After that my son was driving at every opportunity, practically every day. After a few more sessions in an empty car park practicing u-turns and parking in a parking bay he was soon bored with that, so we went driving around the back streets. Then he was driving on the highway in the rush hour. He took over nearly all of the driving when we were out and about as a family. He drove the whole way from Sydney to Canberra after a visit to his sister, twice. All this on his ‘L’ plates. I know his mother had given him a lot of advice when she’d been in the car with him (she’s the most experienced driver in our family having done far more every day driving than I have) and I gave him some, but he was figuring a lot of things out for himself as well. Pretty much all of his learning to drive was accomplished in one way or another through informal conversation and hands on doing. Learning to drive by driving. Within a few months of that first day sitting in a stationary car my son was becoming an experienced driver while still on his ‘L’ plates, so we booked the driving test.
The day before the test, my son and I went for a drive around the city as a final preparation. I told him that all I’d been doing for a couple of months was keeping him company because it was required by law while he chauffeured me around. It had been a long time since I’d even commented on his driving. He was the driver. I was the passenger he didn’t need or want any more.
The day of his driving test arrived. The test was scheduled to take 50 minutes. My son returned after 35. He told me he’d been a lot more nervous than he thought he would be. “How did it go?” “I passed.” He showed me his copy of the examiner’s check list. He’d botched the very first thing he’d been asked to do – a reverse parallel park – and after that he’d been virtually flawless. The examiner had scored him 95%. I was so proud of him. In fact, I was the one going “Woo hoo!” and he was, like, it was just a driving test.
Since he’d bought his own car shortly before the test, now we don’t see as much of him as we used to.
Before my son’s years of unschooling, it would never have occurred to me that it was possible for somebody to learn to drive without some kind of formal instruction. Apparently, it is. If you don’t mind plenty of conversations and events unfolding at their own pace, which my wife and I became very used to with our son and that enabled us to trust him on this occasion.

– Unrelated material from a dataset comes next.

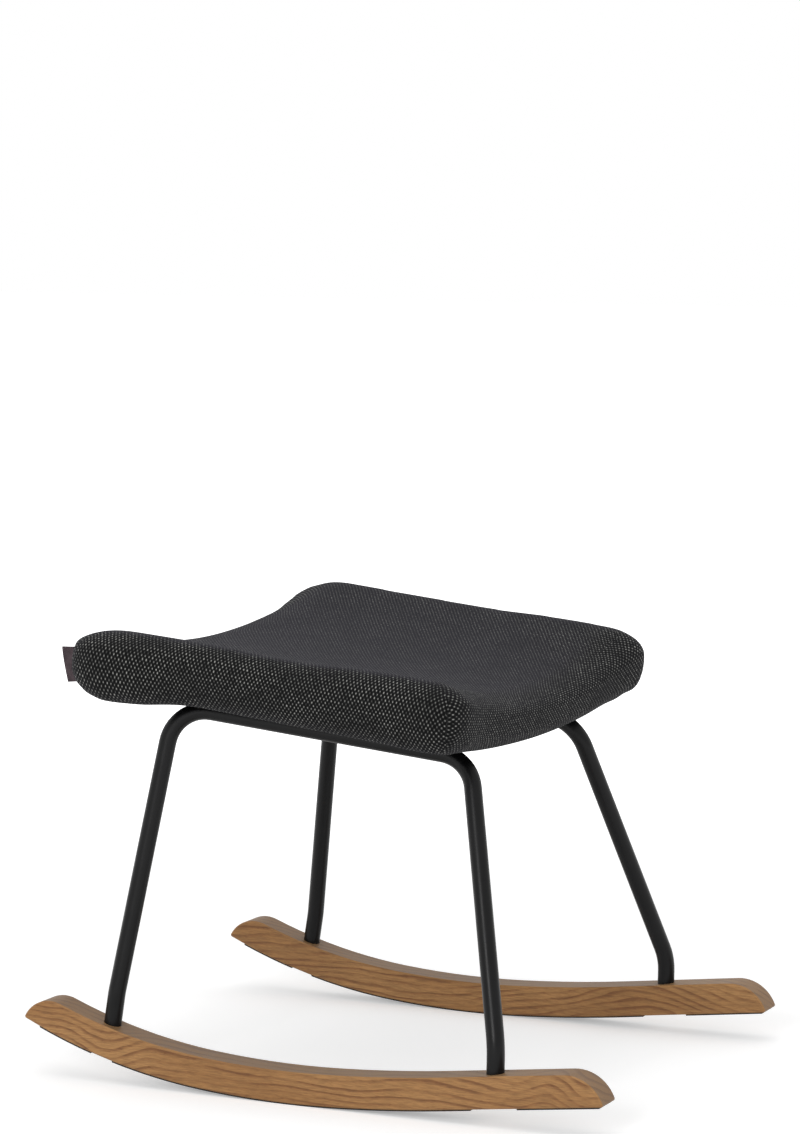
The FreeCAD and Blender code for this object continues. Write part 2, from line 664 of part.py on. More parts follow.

I hope he’ll always keep that determination to do things the way he believes is best for him, and his unhurriedness. I’ve learned a lot from it.
And, by the way, contrary to the popular idea that being a parent in the passenger seat while a son or daughter learns to drive involves teeth gritting and white knuckles, one of the benefits of my son taking responsibility for progressing as and when he knew he was ready was that I never once felt anything other than completely safe.